As entidades sujeitas à ICVM 617 deverão adotar procedimentos de KYC que contemplem, no mínimo, as 4 (quatro) etapas a seguir: (1ª) identificação do investidor, a fim de assegurar sua real identidade; (2ª) cadastro do investidor, que poderá ser realizado por meio de sistemas eletrônicos; (3ª) due diligence posterior ao cadastro inicial, que se constitui, na verdade, de diligências que serão adotadas durante todo o relacionamento comercial com o investidor; e (4ª) identificação do beneficiário final, que é, por fim, a identificação de uma ou mais pessoas que participem de fato da tomada de decisões estratégicas daquele investidor, que em última instância se beneficie direta ou indiretamente dos ativos de propriedade daquele cliente.
Por fim, com relação à obrigação de reporte de operação suspeita à UIF, já previsto na norma anterior, a ICVM 617 reforça que devem ser comunicadas operações após uma análise fundamentada.
A instituição deve observar que o não conhecimento do beneficiário final não é, por si só, elemento suficiente para o envio de uma comunicação para a UIF. Em consequência, tal fato deve proporcionar um monitoramento contínuo mais rigoroso, visando à detecção de outras operações atípicas, independentemente da classificação de risco desse investidor.

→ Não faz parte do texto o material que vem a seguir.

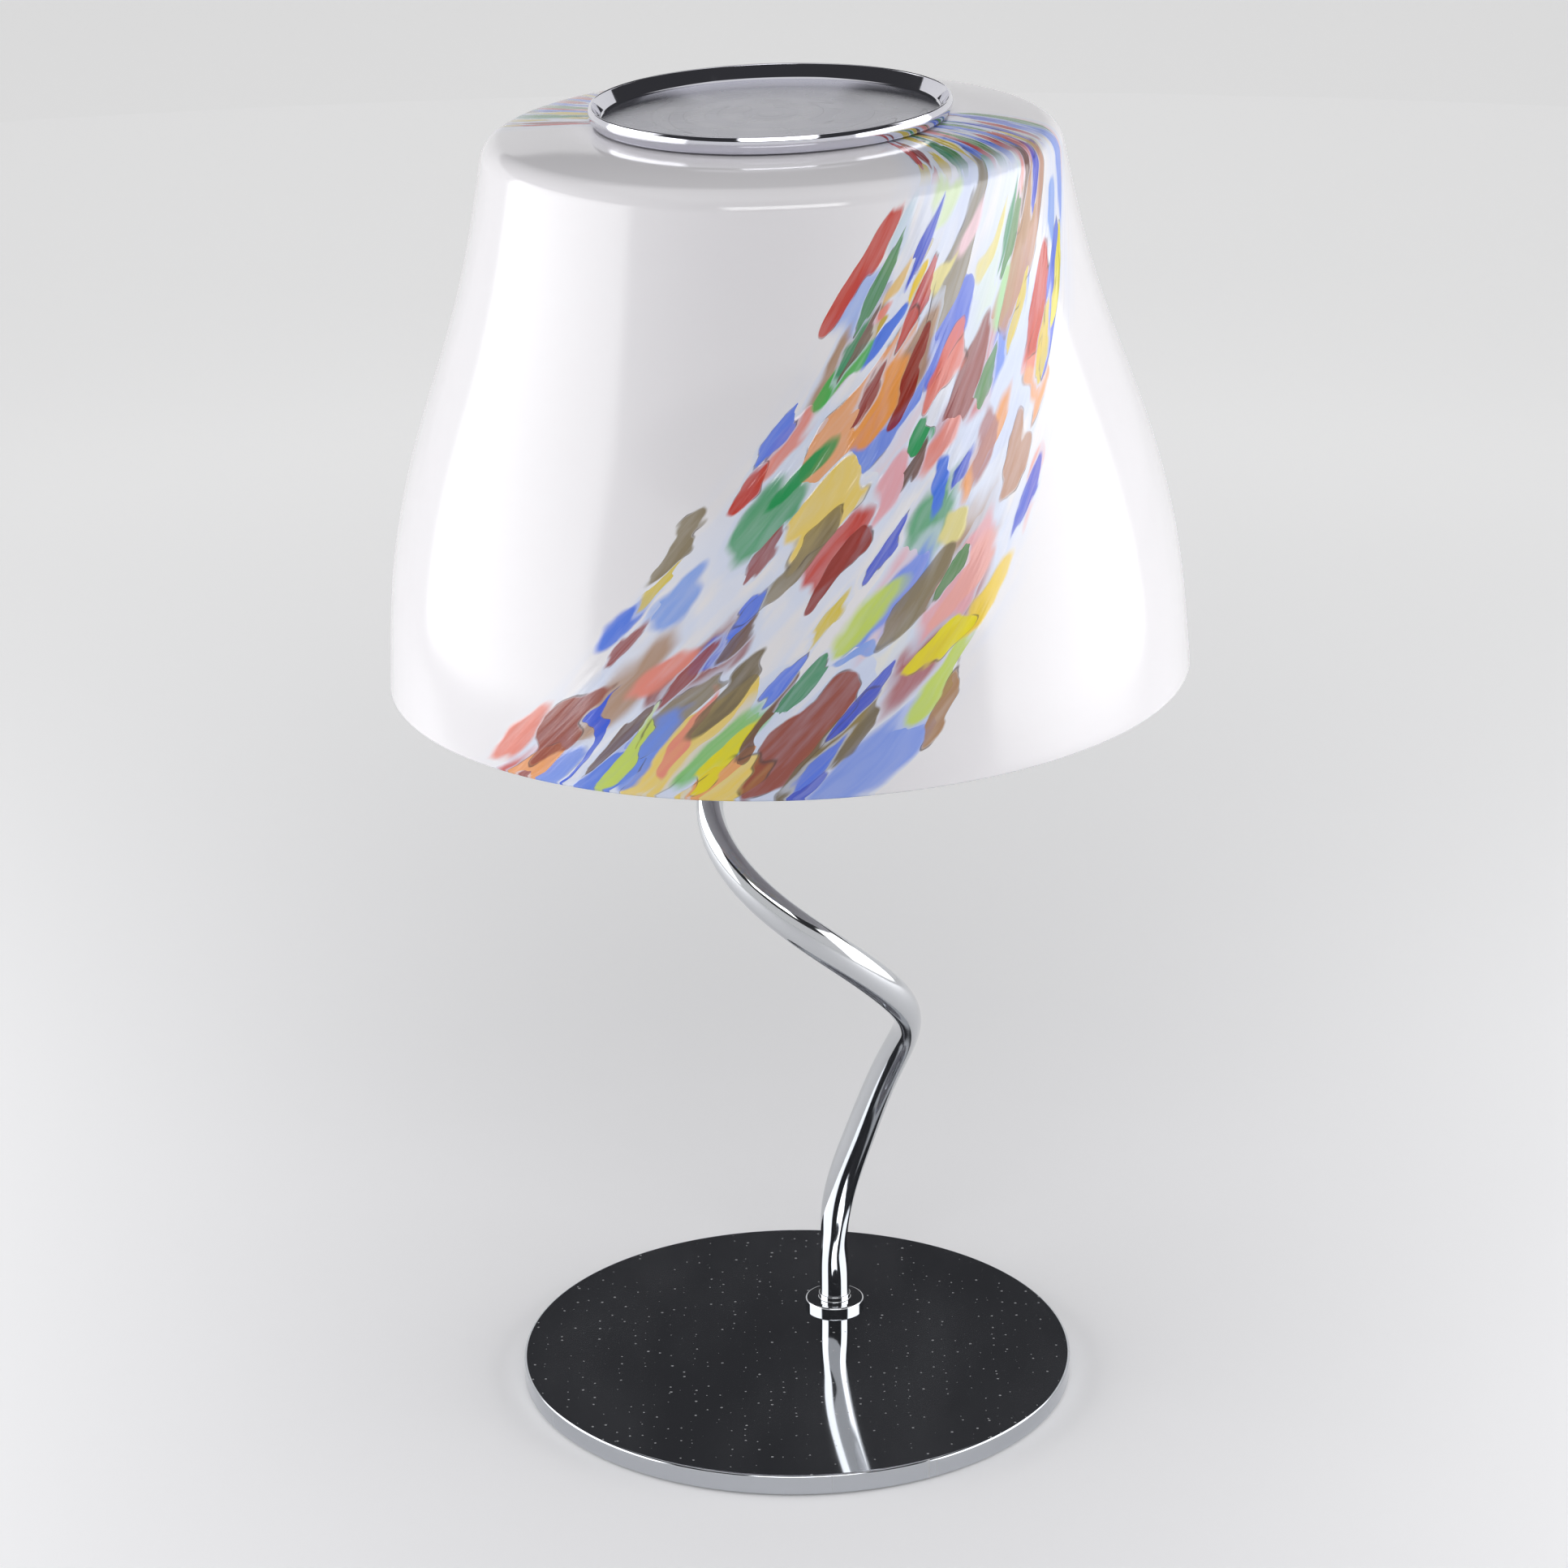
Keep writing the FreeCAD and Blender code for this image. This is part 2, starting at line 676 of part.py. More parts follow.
def centre_contact():
    """The springy strip under the bulb's tip."""
    foot = BLOCK_TOP
    top = BLOCK_TOP + CONTACT_RISE
    points = [
        side(-CONTACT_REACH, foot), side(-CONTACT_REACH / 2, foot), side(CONTACT_W / 2, top - CONTACT_T),
        side(CONTACT_W, top - CONTACT_T), side(CONTACT_W, top), side(-CONTACT_W / 4, top),
        side(-CONTACT_REACH / 2 - CONTACT_T, foot + CONTACT_T), side(-CONTACT_REACH, foot + CONTACT_T),
    ]
    strip = Part.Face(Part.makePolygon(points + points[:1])).extrude(Vector(0, CONTACT_W, 0))
    strip.translate(Vector(0, -CONTACT_W / 2, 0))
    return in_head(strip)


# Bulb

def bulb_tip():
    return in_head(turned([
        (0, TIP_BOTTOM),
        (CAP_TIP_R, TIP_BOTTOM, CAP_TIP_H / 2),
        (CAP_TIP_R, INSULATOR_BOTTOM),
        (0, INSULATOR_BOTTOM),
    ]))


def bulb_insulator():
    return in_head(turned([
        (0, INSULATOR_BOTTOM),
        (CAP_TIP_R + INSULATOR_LAND, INSULATOR_BOTTOM),
        (CAP_R - CAP_THREAD_DEPTH - CAP_WALL, CAP_BOTTOM),
        (0, CAP_BOTTOM),
    ]))


def bulb_cap():
    """The cap's thin shell: rolled threads below a plain collar."""
    root = CAP_R - CAP_THREAD_DEPTH
    inner = root - CAP_WALL
    thread = []
    for i in range(CAP_TURNS):
        thread.append(side(root, CAP_BOTTOM + i * CAP_PITCH))
        thread.append(side(CAP_R, CAP_BOTTOM + (i + 0.5) * CAP_PITCH))
    thread.append(side(root, CAP_BOTTOM + CAP_TURNS * CAP_PITCH))
    wave = Part.BSplineCurve()
    wave.interpolate(thread)
    edges = [
        wave.toShape(),
        Part.makeLine(thread[-1], side(CAP_R, CAP_TOP)),
        Part.makeLine(side(CAP_R, CAP_TOP), side(inner, CAP_TOP)),
        Part.makeLine(side(inner, CAP_TOP), side(inner, CAP_BOTTOM)),
        Part.makeLine(side(inner, CAP_BOTTOM), thread[0]),
    ]
    face = Part.Face(Part.Wire(Part.__sortEdges__(edges)))
    return in_head(face.revolve(ORIGIN, UP, 360))


def bulb_outline(inset):
    """The bulb's outline from its neck to its crown, as edges, with its two ends."""
    globe_r = BULB_R - inset
    centre = BULB_TOP - BULB_R
    neck_r = NECK_R - CAP_WALL - inset
    low = side(neck_r, CAP_TOP - CAP_COLLAR_H)
    mouth = side(neck_r, CAP_TOP)
    waist = side(neck_r + WAIST_FLARE, CAP_TOP + WAIST_H)
    crown = side(0, BULB_TOP - inset)
    angle = math.radians(BELLY_ANGLE)
    belly = side(globe_r * math.cos(angle), centre - globe_r * math.sin(angle))
    upward = side(math.sin(angle), math.cos(angle))
    flank = Part.BezierCurve()
    flank.setPoles([
        waist, waist + (waist - mouth).normalize() * WAIST_PULL, belly - upward * BELLY_PULL, belly,
    ])
    return [
        Part.makeLine(low, mouth),
        Part.makeLine(mouth, waist),
        flank.toShape(),
        Part.Arc(belly, side(globe_r, centre), crown).toShape(),
    ], low, crown


def bulb_glass():
    outer, outer_low, outer_top = bulb_outline(0.0)
    inner, inner_low, inner_top = bulb_outline(BULB_GLASS_T)
    ends = [Part.makeLine(outer_low, inner_low), Part.makeLine(outer_top, inner_top)]
    face = Part.Face(Part.Wire(Part.__sortEdges__(outer + inner + ends)))
    return in_head(face.revolve(ORIGIN, UP, 360))


# Top of the harp

def top_stud():
    low = LOWER_NUT_TOP - NUT_T - THREAD_END
    high = DISH_BOTTOM - THREAD_END
    return in_head(turned([
        (0, low),
        (THREAD_R - THREAD_END, low),
        (THREAD_R, low + THREAD_END),
        (THREAD_R, high - THREAD_END),
        (THREAD_R - THREAD_END, high),
        (0, high),
    ]))


def stud_lower_nut():
    return in_head(hex_nut(LOWER_NUT_TOP - NUT_T))


def stud_washer():
    return in_head(lock_washer(LOWER_NUT_TOP))


def stud_upper_nut():
    return in_head(hex_nut(SEAT_PLATE_TOP))


def seat_plate():
    """The pressed plate under the glass, with a rounded hem."""
    return in_head(turned([
        (THREAD_R + SLIDING_PLAY, HARP_TOP),
        (SEAT_PLATE_R, HARP_TOP, SEAT_PLATE_T / 3),
        (SEAT_PLATE_R, SEAT_PLATE_TOP, SEAT_PLATE_T / 3),
        (THREAD_R + SLIDING_PLAY, SEAT_PLATE_TOP),
    ]))


def seat_ring():
    """The soft ring under the glass, with a lip that centres the glass's hole."""
    lip_r = GLASS_HOLE_R - SLIDING_PLAY
    return in_head(turned([
        (RING_BORE_R, SEAT_PLATE_TOP),
        (RING_R, SEAT_PLATE_TOP, RING_ROUND),
        (RING_R, GLASS_UNDER),
        (lip_r, GLASS_UNDER),
        (lip_r, GLASS_UNDER + RING_LIP_H, RING_LIP_ROUND),
        (lip_r - RING_LIP_T, GLASS_UNDER + RING_LIP_H, RING_LIP_ROUND),
        (lip_r - RING_LIP_T, GLASS_UNDER),
        (RING_BORE_R, GLASS_UNDER),
    ]))


# Shade

def crown_height(radius):
    """The height of the shade's top at a radius: flat in the middle, then falling as an arc."""
    span = SHOULDER_R - SEAT_R
    bend_r = (span ** 2 + CROWN_RISE ** 2) / (2 * CROWN_RISE)
    if radius <= SEAT_R:
        return SHADE_H
    return SHADE_H - bend_r + math.sqrt(bend_r ** 2 - (radius - SEAT_R) ** 2)


def shade_side(inset):
    """The shade's edges from the rim to the seat, set inwards, with their two ends."""
    corner = side(SHOULDER_R - inset, crown_height(SHOULDER_R) - inset)
    wall = [side(radius - inset, height) for height, radius in SHADE_STATIONS]
    slope = (wall[1] - wall[0]).normalize()
    rim_middle = side(SHADE_STATIONS[0][1] - GLASS_T / 2, SHADE_STATIONS[0][0])
    rim_end, rim_bulge, wall[0] = corner_arc(rim_middle, wall[0], wall[1], RIM_ROUND)
    upward = (corner - wall[-1]).normalize()
    shoulder_low = corner - upward * SHOULDER_RUN
    crown_r = SHOULDER_R - SHOULDER_RUN
    shoulder_high = side(crown_r - inset, crown_height(crown_r) - inset)
    flat = side(SEAT_R - inset, SHADE_H - inset)
    middle_r = (SEAT_R + crown_r) / 2
    middle = side(middle_r - inset, crown_height(middle_r) - inset)
    wall_curve = Part.BSplineCurve()
    wall_curve.interpolate(Points=wall + [shoulder_low], InitialTangent=slope, FinalTangent=upward)
    crown = Part.Arc(shoulder_high, middle, flat)
    outward = (crown.value(crown.FirstParameter) - crown.value(crown.FirstParameter + 0.001)).normalize()
    pull = SHOULDER_PULL * SHOULDER_RUN
    shoulder = Part.BezierCurve()
    shoulder.setPoles([
        shoulder_low, shoulder_low + upward * pull, shoulder_high + outward * pull, shoulder_high,
    ])
    edges = [Part.Arc(rim_end, rim_bulge, wall[0]), wall_curve, shoulder, crown]
    return [edge.toShape() for edge in edges], rim_end, flat


def glass_shade():
    outer, outer_rim, outer_seat = shade_side(0.0)
    inner, inner_rim, inner_seat = shade_side(GLASS_T)
    edges = outer + inner + [
        Part.makeLine(outer_rim, inner_rim),
        Part.makeLine(outer_seat, side(GLASS_HOLE_R, SHADE_H)),
        Part.makeLine(side(GLASS_HOLE_R, SHADE_H), side(GLASS_HOLE_R, GLASS_UNDER)),
        Part.makeLine(side(GLASS_HOLE_R, GLASS_UNDER), inner_seat),
    ]
    glass = Part.Face(Part.Wire(Part.__sortEdges__(edges))).revolve(ORIGIN, UP, 360)
    return in_head(glass)


# Dish

def felt_ring():
    return in_head(tube_between(FELT_R, GLASS_HOLE_R + FELT_INSET, SHADE_H, DISH_BOTTOM))


def dish():
    """A spun pan: a faintly hollow floor, a splayed inner wall and a barrel-shaped outer wall."""
    lip_round = DISH_LIP_T / 2
    shoulder = DISH_BOTTOM + DISH_H - lip_round
    lip_out = DISH_R - DISH_LIP_INSET
    lip_in = lip_out - DISH_LIP_T
    floor_r = lip_in - DISH_WALL_RUN
    floor_edge = side(floor_r, DISH_FLOOR + DISH_HOLLOW)
    floor_centre = side(0, DISH_FLOOR)
    hollow_r = (floor_r ** 2 + DISH_HOLLOW ** 2) / (2 * DISH_HOLLOW)
    half_r = floor_r / 2
    floor_middle = side(half_r, DISH_FLOOR + hollow_r - math.sqrt(hollow_r ** 2 - half_r ** 2))
    inner_wall = Part.BezierCurve()
    inner_wall.setPoles([
        floor_edge,
        side(lip_in, DISH_FLOOR + DISH_HOLLOW),
        side(lip_in, DISH_FLOOR + DISH_WALL_RISE),
        side(lip_in, shoulder),
    ])
    lip_start = side(lip_in, shoulder)
    lip_end = side(lip_out, shoulder)
    foot_edge = side(DISH_R - DISH_FOOT_INSET, DISH_BOTTOM)
    edges = [
        Part.Arc(floor_centre, floor_middle, floor_edge).toShape(),
        inner_wall.toShape(),
        Part.Arc(lip_start, side(lip_in + lip_round, shoulder + lip_round), lip_end).toShape(),
        Part.Arc(lip_end, side(DISH_R, DISH_BOTTOM + DISH_H / 2), foot_edge).toShape(),
        Part.makeLine(foot_edge, side(0, DISH_BOTTOM)),
        Part.makeLine(side(0, DISH_BOTTOM), floor_centre),
    ]
    face = Part.Face(Part.Wire(Part.__sortEdges__(edges)))
    return in_head(face.revolve(ORIGIN, UP, 360))


def dish_boss():
    """The threaded boss welded under the dish."""
    low = UPPER_NUT_TOP + BOSS_GAP
    boss = turned([
        (THREAD_R + FIT, low),
        (BOSS_R, low, BOSS_ROUND),
        (BOSS_R, DISH_BOTTOM),
        (THREAD_R + FIT, DISH_BOTTOM),
    ])
    return in_head(boss)


PIECES = [
    base_plate, base_pad, cable_bush, foot_nipple, foot_washer, foot_nut, foot_collar,
    stem_tube, head_nipple, harp_saddle, saddle_washer, harp_arch, harp_rivets,
    lampholder_cap, lampholder_shell, lampholder_block, terminal_screws, screw_sleeve, centre_contact,
    bulb_tip, bulb_insulator, bulb_cap, bulb_glass,
    top_stud, stud_lower_nut, stud_washer, stud_upper_nut, seat_plate, seat_ring,
    glass_shade, felt_ring, dish, dish_boss,
]


def main():
    os.makedirs("parts", exist_ok=True)
    for make in PIECES:
        shape = make()
        name = make.__name__
        solids = shape.Solids
        if not shape.isValid() or not solids:
            raise RuntimeError(name + " is not a valid solid")
        if len(solids) == 1:
            shape = solids[0]
        shape.exportStep("parts/" + name + ".step")
        print(name, len(solids), "solid(s)", round(sum(s.Volume for s in solids), 1), "mm3")


main()
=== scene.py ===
import json
import math

import bmesh
import bpy
import numpy as np
from bpy.props import FloatProperty, IntProperty, PointerProperty, StringProperty
from mathutils import Matrix, Vector
from mathutils.geometry import interpolate_bezier

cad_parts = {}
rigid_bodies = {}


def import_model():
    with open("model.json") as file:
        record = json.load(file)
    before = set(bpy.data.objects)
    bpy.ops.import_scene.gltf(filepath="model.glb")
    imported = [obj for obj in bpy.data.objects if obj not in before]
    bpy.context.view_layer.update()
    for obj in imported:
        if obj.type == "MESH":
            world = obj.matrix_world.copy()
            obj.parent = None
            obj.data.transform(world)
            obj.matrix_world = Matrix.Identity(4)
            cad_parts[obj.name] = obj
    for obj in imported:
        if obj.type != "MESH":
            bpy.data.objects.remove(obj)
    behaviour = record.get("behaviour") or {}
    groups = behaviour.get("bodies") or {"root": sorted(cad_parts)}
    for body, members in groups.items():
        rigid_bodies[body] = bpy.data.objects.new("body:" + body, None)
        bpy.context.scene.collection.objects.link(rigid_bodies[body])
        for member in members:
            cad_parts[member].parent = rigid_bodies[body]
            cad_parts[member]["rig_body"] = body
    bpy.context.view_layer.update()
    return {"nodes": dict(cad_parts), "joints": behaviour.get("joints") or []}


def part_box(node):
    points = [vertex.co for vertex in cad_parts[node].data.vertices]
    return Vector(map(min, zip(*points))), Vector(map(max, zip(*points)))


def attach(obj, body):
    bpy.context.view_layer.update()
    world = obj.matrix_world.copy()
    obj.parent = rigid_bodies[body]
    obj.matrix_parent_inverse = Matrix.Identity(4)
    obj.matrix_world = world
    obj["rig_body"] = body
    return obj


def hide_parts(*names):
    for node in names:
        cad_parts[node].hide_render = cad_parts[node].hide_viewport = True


# Table lamp: an opal glass shade with a band of colour chips, a shallow dish on top of it, and a looped
# chromed tube that rises from a round mirror-finished foot.
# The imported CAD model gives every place. What a viewer sees close up is modelled again here, finer.

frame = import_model()

bl_info = {
    "name": "Banded Glass Table Lamp",
    "version": (1, 0, 0),
    "blender": (4, 5, 0),
    "location": "View3D > Sidebar > Lamp",
    "description": "Models and finishes a table lamp with a glass shade, a dish and a looped stem",
    "category": "Add Mesh",
}

MM = 0.001
UP = Vector((0.0, 0.0, 1.0))
FULL_TURN = 2 * math.pi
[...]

Assim, na hipótese de serem detectadas atipicidades suplementares, a instituição deve conduzir uma análise mais profunda, com vistas à verificação da necessidade das comunicações, com o objetivo diminuir o número de reportes com informações que não são úteis aos órgãos reguladores.
Com base no disposto, nota-se que as novas diretrizes atingem o objetivo proposto de modernizar a regulação de prevenção à lavagem de dinheiro e ao financiamento do terrorismo no mercado de valores mobiliários, e alinhar as práticas às realizadas pelos principais organismos internacionais, como o GAFI. No entanto, as entidades alvo demandarão uma avaliação detalhada para adequação dos controles internos e do programa de prevenção à lavagem de dinheiro e financiamento ao terrorismo, para se adequarem antes da norma entrar em vigor.